When I query the binary, I really get a binary and nothing human readable. I was expecting to see the generated assembly code like how Nvidia returns it. It's really difficult to write a maxFLOPS test without seeing this assembly. Moreover the Midgard architecture is a mixmatch between old school VLIW and scalar so I never know whether scalar or vector MULs are being generated from my code.

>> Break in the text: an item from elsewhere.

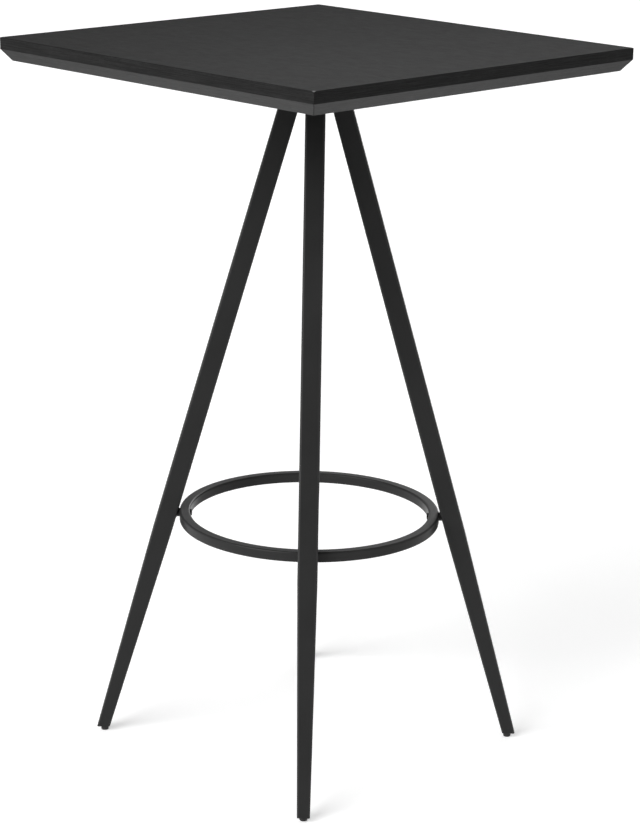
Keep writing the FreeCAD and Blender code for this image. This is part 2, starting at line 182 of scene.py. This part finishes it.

I also measured flops of VADD and VMUL separately and here are the results :
vec4 ADD : 21.3 Gflops/s
vec4 MUL : 42.3 Gflops/s
vec4 MADD : 42.6 Gflops/s
The shader for these are very similar, only the instruction inside the loop is changed. Here is vec4 MUL for example:
#version 300 es
layout( location = 0 ) out highp vec4 color;
uniform highp vec4 u0;
uniform highp vec4 u1;
uniform highp vec4 u2;
uniform highp vec4 u3;
uniform lowp int numLoopIterations;
void main()
{
highp vec4 v0 = u0;
highp vec4 v1 = u1;
highp vec4 v2 = u2;
highp vec4 v3 = u3;
highp vec4 v4 = u0 + u1;
highp vec4 v5 = u1 + u2;
for( lowp int i = 0; i < numLoopIterations; i++ )
v0 = v1 * v2;
v1 = v2 * v3;
v2 = v3 * v4;
v3 = v4 * v5;
v4 = v5 * v0;
v5 = v0 * v1;
}
color = v0 + v1 + v2 + v3 + v4 + v5;
Is it possible the VMUL is being executed on a separate unit but not VADD?
Yes, under certain circumstances the compiler can use the multiply functionality from the dot product to perform a VMUL but not a VADD. So this means you can do a VADD + VMUL or VMUL + VMUL for 8 flops a cycle. Where as VADD is only 4 flops a cycle.
Thanks for the info!